[begin Data extract]

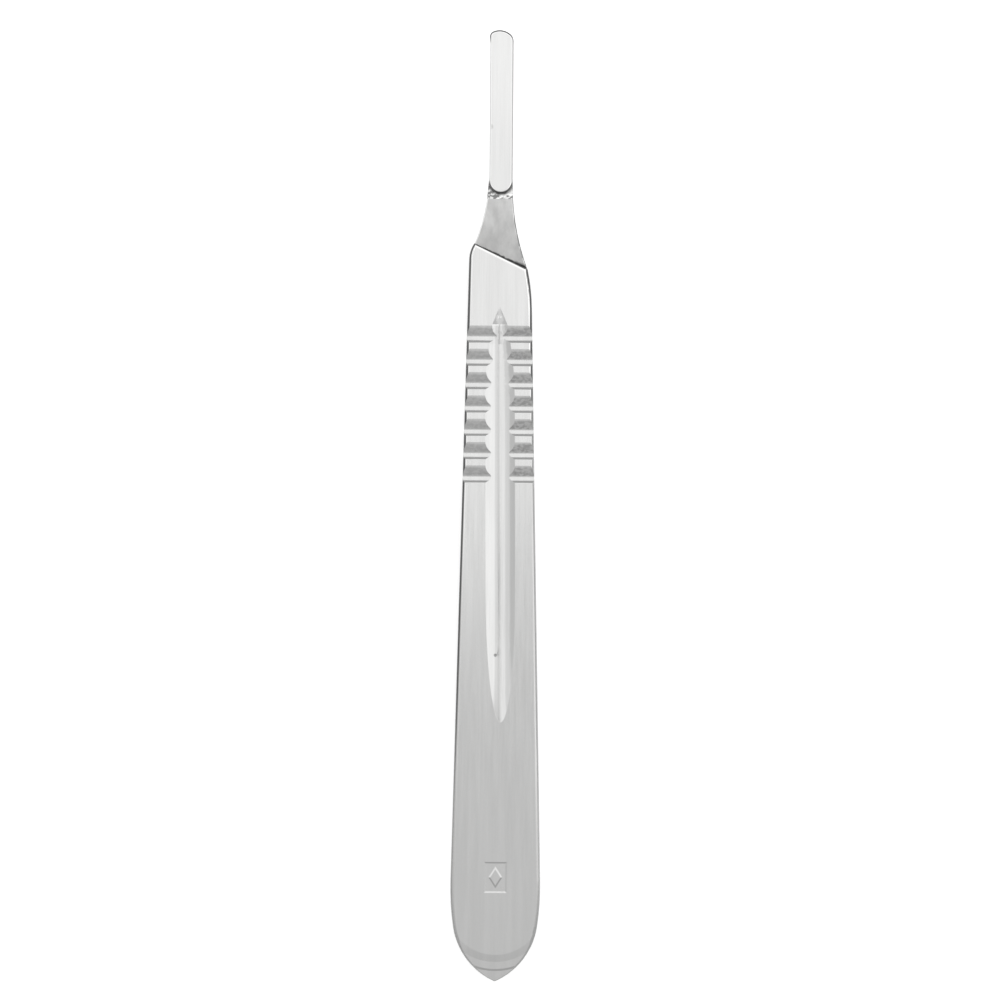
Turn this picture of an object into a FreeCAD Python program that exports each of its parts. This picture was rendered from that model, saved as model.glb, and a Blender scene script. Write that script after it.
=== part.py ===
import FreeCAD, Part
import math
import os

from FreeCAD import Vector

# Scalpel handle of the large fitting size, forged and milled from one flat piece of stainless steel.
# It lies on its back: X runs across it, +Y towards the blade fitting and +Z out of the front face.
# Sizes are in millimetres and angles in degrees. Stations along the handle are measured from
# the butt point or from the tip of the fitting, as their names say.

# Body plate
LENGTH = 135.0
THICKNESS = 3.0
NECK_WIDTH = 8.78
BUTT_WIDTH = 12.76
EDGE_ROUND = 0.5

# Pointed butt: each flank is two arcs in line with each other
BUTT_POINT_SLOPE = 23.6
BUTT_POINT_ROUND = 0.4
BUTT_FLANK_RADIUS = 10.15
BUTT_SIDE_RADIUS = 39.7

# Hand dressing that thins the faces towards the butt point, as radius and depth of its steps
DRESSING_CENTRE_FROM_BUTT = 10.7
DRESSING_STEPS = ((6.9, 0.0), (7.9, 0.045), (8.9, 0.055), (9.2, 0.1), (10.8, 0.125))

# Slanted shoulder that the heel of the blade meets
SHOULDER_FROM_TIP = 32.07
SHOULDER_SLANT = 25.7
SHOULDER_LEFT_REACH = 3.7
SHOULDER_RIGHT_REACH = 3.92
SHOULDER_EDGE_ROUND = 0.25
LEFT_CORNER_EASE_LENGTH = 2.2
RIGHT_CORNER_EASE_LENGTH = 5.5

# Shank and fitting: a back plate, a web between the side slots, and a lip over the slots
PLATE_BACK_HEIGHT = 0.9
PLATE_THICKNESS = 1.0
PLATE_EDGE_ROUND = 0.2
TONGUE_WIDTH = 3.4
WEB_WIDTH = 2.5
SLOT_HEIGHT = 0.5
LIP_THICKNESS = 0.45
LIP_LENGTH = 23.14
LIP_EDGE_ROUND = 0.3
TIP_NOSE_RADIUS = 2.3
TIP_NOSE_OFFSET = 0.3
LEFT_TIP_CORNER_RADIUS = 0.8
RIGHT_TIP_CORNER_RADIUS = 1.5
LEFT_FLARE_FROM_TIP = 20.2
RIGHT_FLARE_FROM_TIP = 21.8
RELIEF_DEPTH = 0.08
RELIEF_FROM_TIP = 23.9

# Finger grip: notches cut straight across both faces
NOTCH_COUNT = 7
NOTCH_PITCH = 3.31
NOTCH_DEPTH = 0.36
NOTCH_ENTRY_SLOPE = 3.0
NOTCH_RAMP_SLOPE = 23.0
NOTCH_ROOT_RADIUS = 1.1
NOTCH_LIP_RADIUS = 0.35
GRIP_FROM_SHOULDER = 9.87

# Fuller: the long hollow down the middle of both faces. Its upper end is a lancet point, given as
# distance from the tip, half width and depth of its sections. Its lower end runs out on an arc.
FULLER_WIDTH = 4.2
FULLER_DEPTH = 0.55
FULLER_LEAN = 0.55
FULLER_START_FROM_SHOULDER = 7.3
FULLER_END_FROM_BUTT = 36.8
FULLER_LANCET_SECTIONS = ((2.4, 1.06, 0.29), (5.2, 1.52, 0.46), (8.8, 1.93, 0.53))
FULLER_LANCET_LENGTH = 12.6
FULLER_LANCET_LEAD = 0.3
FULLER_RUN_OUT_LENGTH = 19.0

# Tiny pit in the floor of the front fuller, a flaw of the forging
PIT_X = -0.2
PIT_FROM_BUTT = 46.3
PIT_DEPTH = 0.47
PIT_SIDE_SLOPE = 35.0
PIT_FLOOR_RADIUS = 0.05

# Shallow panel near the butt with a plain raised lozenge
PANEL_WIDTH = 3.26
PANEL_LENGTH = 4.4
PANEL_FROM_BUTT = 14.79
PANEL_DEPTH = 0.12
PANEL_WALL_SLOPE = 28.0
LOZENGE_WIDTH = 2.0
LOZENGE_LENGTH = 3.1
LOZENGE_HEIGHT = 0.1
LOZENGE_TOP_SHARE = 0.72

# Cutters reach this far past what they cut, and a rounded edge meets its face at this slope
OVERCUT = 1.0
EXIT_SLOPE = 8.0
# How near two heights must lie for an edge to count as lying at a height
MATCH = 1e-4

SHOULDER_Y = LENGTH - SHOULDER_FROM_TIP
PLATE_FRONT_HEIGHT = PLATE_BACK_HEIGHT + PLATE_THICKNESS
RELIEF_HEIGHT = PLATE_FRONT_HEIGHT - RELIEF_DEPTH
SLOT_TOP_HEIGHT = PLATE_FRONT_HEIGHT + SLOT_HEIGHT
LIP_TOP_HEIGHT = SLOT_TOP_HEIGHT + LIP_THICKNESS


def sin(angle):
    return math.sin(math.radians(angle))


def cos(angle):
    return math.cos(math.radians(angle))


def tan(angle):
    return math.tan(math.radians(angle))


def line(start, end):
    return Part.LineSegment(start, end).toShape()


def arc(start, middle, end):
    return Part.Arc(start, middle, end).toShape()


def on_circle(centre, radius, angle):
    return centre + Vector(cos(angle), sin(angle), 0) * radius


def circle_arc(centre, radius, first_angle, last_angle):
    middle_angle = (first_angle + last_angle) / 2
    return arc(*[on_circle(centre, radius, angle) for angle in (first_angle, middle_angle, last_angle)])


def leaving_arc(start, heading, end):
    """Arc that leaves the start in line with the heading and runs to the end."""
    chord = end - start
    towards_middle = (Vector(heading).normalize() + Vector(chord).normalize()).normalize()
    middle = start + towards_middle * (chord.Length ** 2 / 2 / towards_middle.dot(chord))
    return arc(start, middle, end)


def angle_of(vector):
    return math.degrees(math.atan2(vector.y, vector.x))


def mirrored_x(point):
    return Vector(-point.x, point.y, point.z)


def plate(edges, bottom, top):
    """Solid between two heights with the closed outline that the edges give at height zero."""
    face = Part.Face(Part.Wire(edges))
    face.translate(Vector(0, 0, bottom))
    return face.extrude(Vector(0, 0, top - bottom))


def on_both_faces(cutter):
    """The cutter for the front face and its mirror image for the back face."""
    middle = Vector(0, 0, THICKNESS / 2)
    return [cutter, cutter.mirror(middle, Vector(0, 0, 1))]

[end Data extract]

▸ Short task
The data above must be returned in full, exactly as written.

▸ Reply
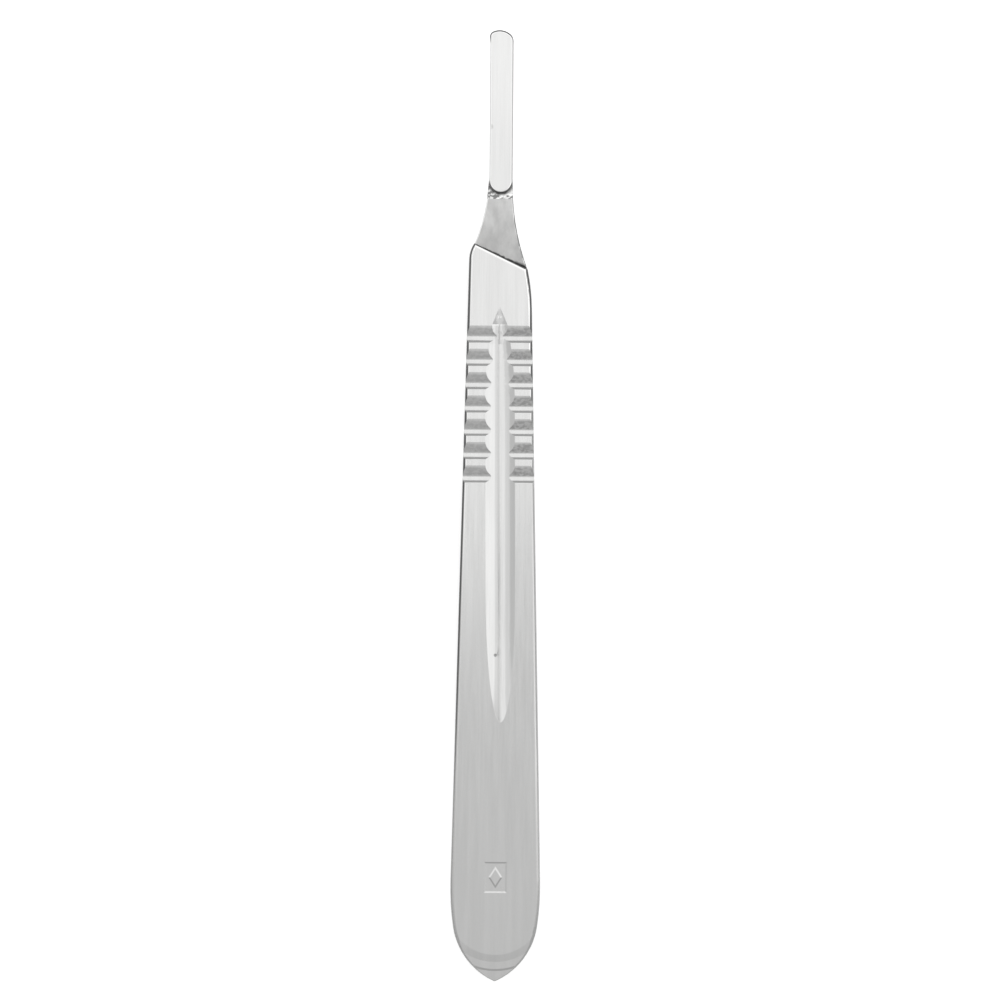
Turn this picture of an object into a FreeCAD Python program that exports each of its parts. This picture was rendered from that model, saved as model.glb, and a Blender scene script. Write that script after it.
=== part.py ===
import FreeCAD, Part
import math
import os

from FreeCAD import Vector

# Scalpel handle of the large fitting size, forged and milled from one flat piece of stainless steel.
# It lies on its back: X runs across it, +Y towards the blade fitting and +Z out of the front face.
# Sizes are in millimetres and angles in degrees. Stations along the handle are measured from
# the butt point or from the tip of the fitting, as their names say.

# Body plate
LENGTH = 135.0
THICKNESS = 3.0
NECK_WIDTH = 8.78
BUTT_WIDTH = 12.76
EDGE_ROUND = 0.5

# Pointed butt: each flank is two arcs in line with each other
BUTT_POINT_SLOPE = 23.6
BUTT_POINT_ROUND = 0.4
BUTT_FLANK_RADIUS = 10.15
BUTT_SIDE_RADIUS = 39.7

# Hand dressing that thins the faces towards the butt point, as radius and depth of its steps
DRESSING_CENTRE_FROM_BUTT = 10.7
DRESSING_STEPS = ((6.9, 0.0), (7.9, 0.045), (8.9, 0.055), (9.2, 0.1), (10.8, 0.125))

# Slanted shoulder that the heel of the blade meets
SHOULDER_FROM_TIP = 32.07
SHOULDER_SLANT = 25.7
SHOULDER_LEFT_REACH = 3.7
SHOULDER_RIGHT_REACH = 3.92
SHOULDER_EDGE_ROUND = 0.25
LEFT_CORNER_EASE_LENGTH = 2.2
RIGHT_CORNER_EASE_LENGTH = 5.5

# Shank and fitting: a back plate, a web between the side slots, and a lip over the slots
PLATE_BACK_HEIGHT = 0.9
PLATE_THICKNESS = 1.0
PLATE_EDGE_ROUND = 0.2
TONGUE_WIDTH = 3.4
WEB_WIDTH = 2.5
SLOT_HEIGHT = 0.5
LIP_THICKNESS = 0.45
LIP_LENGTH = 23.14
LIP_EDGE_ROUND = 0.3
TIP_NOSE_RADIUS = 2.3
TIP_NOSE_OFFSET = 0.3
LEFT_TIP_CORNER_RADIUS = 0.8
RIGHT_TIP_CORNER_RADIUS = 1.5
LEFT_FLARE_FROM_TIP = 20.2
RIGHT_FLARE_FROM_TIP = 21.8
RELIEF_DEPTH = 0.08
RELIEF_FROM_TIP = 23.9

# Finger grip: notches cut straight across both faces
NOTCH_COUNT = 7
NOTCH_PITCH = 3.31
NOTCH_DEPTH = 0.36
NOTCH_ENTRY_SLOPE = 3.0
NOTCH_RAMP_SLOPE = 23.0
NOTCH_ROOT_RADIUS = 1.1
NOTCH_LIP_RADIUS = 0.35
GRIP_FROM_SHOULDER = 9.87

# Fuller: the long hollow down the middle of both faces. Its upper end is a lancet point, given as
# distance from the tip, half width and depth of its sections. Its lower end runs out on an arc.
FULLER_WIDTH = 4.2
FULLER_DEPTH = 0.55
FULLER_LEAN = 0.55
FULLER_START_FROM_SHOULDER = 7.3
FULLER_END_FROM_BUTT = 36.8
FULLER_LANCET_SECTIONS = ((2.4, 1.06, 0.29), (5.2, 1.52, 0.46), (8.8, 1.93, 0.53))
FULLER_LANCET_LENGTH = 12.6
FULLER_LANCET_LEAD = 0.3
FULLER_RUN_OUT_LENGTH = 19.0

# Tiny pit in the floor of the front fuller, a flaw of the forging
PIT_X = -0.2
PIT_FROM_BUTT = 46.3
PIT_DEPTH = 0.47
PIT_SIDE_SLOPE = 35.0
PIT_FLOOR_RADIUS = 0.05

# Shallow panel near the butt with a plain raised lozenge
PANEL_WIDTH = 3.26
PANEL_LENGTH = 4.4
PANEL_FROM_BUTT = 14.79
PANEL_DEPTH = 0.12
PANEL_WALL_SLOPE = 28.0
LOZENGE_WIDTH = 2.0
LOZENGE_LENGTH = 3.1
LOZENGE_HEIGHT = 0.1
LOZENGE_TOP_SHARE = 0.72

# Cutters reach this far past what they cut, and a rounded edge meets its face at this slope
OVERCUT = 1.0
EXIT_SLOPE = 8.0
# How near two heights must lie for an edge to count as lying at a height
MATCH = 1e-4

SHOULDER_Y = LENGTH - SHOULDER_FROM_TIP
PLATE_FRONT_HEIGHT = PLATE_BACK_HEIGHT + PLATE_THICKNESS
RELIEF_HEIGHT = PLATE_FRONT_HEIGHT - RELIEF_DEPTH
SLOT_TOP_HEIGHT = PLATE_FRONT_HEIGHT + SLOT_HEIGHT
LIP_TOP_HEIGHT = SLOT_TOP_HEIGHT + LIP_THICKNESS


def sin(angle):
    return math.sin(math.radians(angle))


def cos(angle):
    return math.cos(math.radians(angle))


def tan(angle):
    return math.tan(math.radians(angle))


def line(start, end):
    return Part.LineSegment(start, end).toShape()


def arc(start, middle, end):
    return Part.Arc(start, middle, end).toShape()


def on_circle(centre, radius, angle):
    return centre + Vector(cos(angle), sin(angle), 0) * radius


def circle_arc(centre, radius, first_angle, last_angle):
    middle_angle = (first_angle + last_angle) / 2
    return arc(*[on_circle(centre, radius, angle) for angle in (first_angle, middle_angle, last_angle)])


def leaving_arc(start, heading, end):
    """Arc that leaves the start in line with the heading and runs to the end."""
    chord = end - start
    towards_middle = (Vector(heading).normalize() + Vector(chord).normalize()).normalize()
    middle = start + towards_middle * (chord.Length ** 2 / 2 / towards_middle.dot(chord))
    return arc(start, middle, end)


def angle_of(vector):
    return math.degrees(math.atan2(vector.y, vector.x))


def mirrored_x(point):
    return Vector(-point.x, point.y, point.z)


def plate(edges, bottom, top):
    """Solid between two heights with the closed outline that the edges give at height zero."""
    face = Part.Face(Part.Wire(edges))
    face.translate(Vector(0, 0, bottom))
    return face.extrude(Vector(0, 0, top - bottom))


def on_both_faces(cutter):
    """The cutter for the front face and its mirror image for the back face."""
    middle = Vector(0, 0, THICKNESS / 2)
    return [cutter, cutter.mirror(middle, Vector(0, 0, 1))]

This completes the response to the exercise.